--- EXERCISE AIM ---
Output the material beneath exactly, leaving nothing out.
[start]
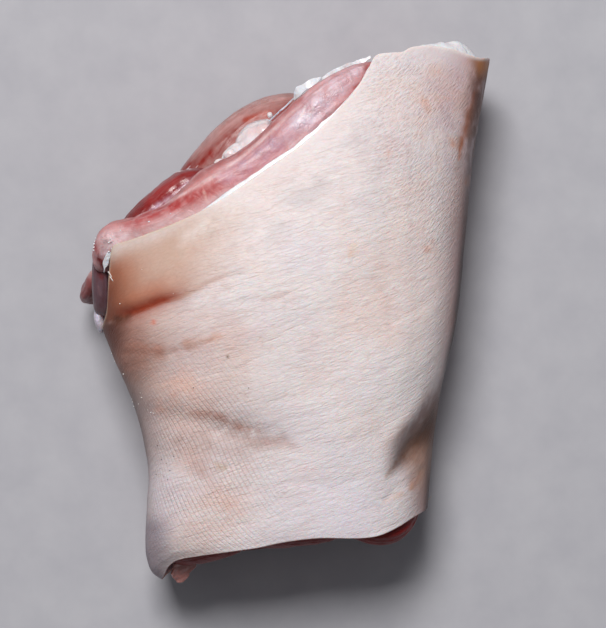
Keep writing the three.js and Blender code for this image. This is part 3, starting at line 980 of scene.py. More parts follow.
class RindPaint:
    """Paint of the skin, laid on in washes from broad to small.

    In the washes x and y are marks of the drawing, and gap and share are the distance from a line and the
    share of its run. A wash is a share of 0 to 1 with a display colour.
    """

    # Many washes below are painted shade: on the flanks and the waist, in the crease, folds and hollow, and
    # on the sawn rim.
    BASE = (240, 231, 230)
    PEACH = ((222, 506, 17, 0.4), (176, 385, 15, 0.4), (190, 410, 14, 0.35), (196, 462, 12, 0.3),
             (236, 345, 16, 0.2), (395, 300, 30, 0.15))

    def __init__(self, points: Array, angle: Array, along: Array, rim: Array, sawn: Array) -> None:
        """Args:
            points: places on the smooth skin.
            angle: angle round the leg.
            along: share of the length.
            rim: ring number on a rim, 0 on the skin.
            sawn: which points belong to the sawn end's rim.
        """
        self.along, self.rim, self.sawn = along, rim.astype(float), sawn
        self.places = marks(points)
        self.x, self.y = self.places.T
        self.paint = np.tile(linear(self.BASE), (len(points), 1))
        self.rise = np.sin(angle)
        self.upper = smooth(-0.2, 0.2, self.rise)
        band = smooth(-0.36, -0.02, self.rise)
        self.right, self.left = (band * smooth(0.0, 0.3 * side, np.cos(angle)) for side in (1, -1))
        self.blotch = cloud(points / 19.0, 3, 41)
        self.fine = cloud(points / 5.0, 3, 43)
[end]
--- EXERCISE ANSWER ---
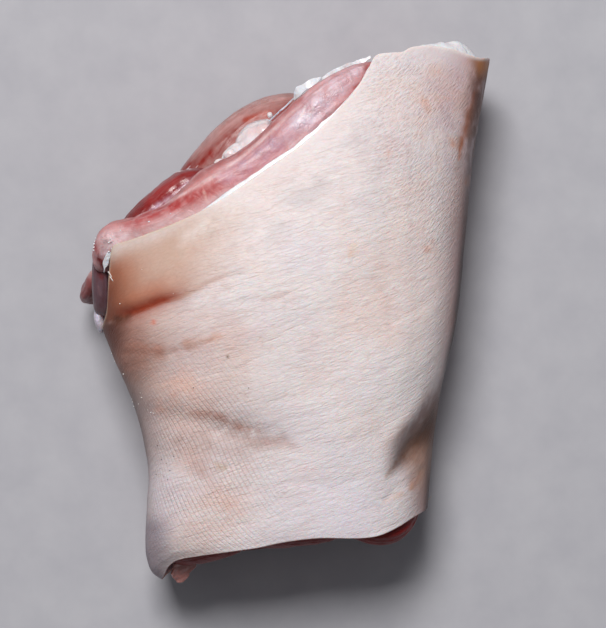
Keep writing the three.js and Blender code for this image. This is part 3, starting at line 980 of scene.py. More parts follow.
class RindPaint:
    """Paint of the skin, laid on in washes from broad to small.

    In the washes x and y are marks of the drawing, and gap and share are the distance from a line and the
    share of its run. A wash is a share of 0 to 1 with a display colour.
    """

    # Many washes below are painted shade: on the flanks and the waist, in the crease, folds and hollow, and
    # on the sawn rim.
    BASE = (240, 231, 230)
    PEACH = ((222, 506, 17, 0.4), (176, 385, 15, 0.4), (190, 410, 14, 0.35), (196, 462, 12, 0.3),
             (236, 345, 16, 0.2), (395, 300, 30, 0.15))

    def __init__(self, points: Array, angle: Array, along: Array, rim: Array, sawn: Array) -> None:
        """Args:
            points: places on the smooth skin.
            angle: angle round the leg.
            along: share of the length.
            rim: ring number on a rim, 0 on the skin.
            sawn: which points belong to the sawn end's rim.
        """
        self.along, self.rim, self.sawn = along, rim.astype(float), sawn
        self.places = marks(points)
        self.x, self.y = self.places.T
        self.paint = np.tile(linear(self.BASE), (len(points), 1))
        self.rise = np.sin(angle)
        self.upper = smooth(-0.2, 0.2, self.rise)
        band = smooth(-0.36, -0.02, self.rise)
        self.right, self.left = (band * smooth(0.0, 0.3 * side, np.cos(angle)) for side in (1, -1))
        self.blotch = cloud(points / 19.0, 3, 41)
        self.fine = cloud(points / 5.0, 3, 43)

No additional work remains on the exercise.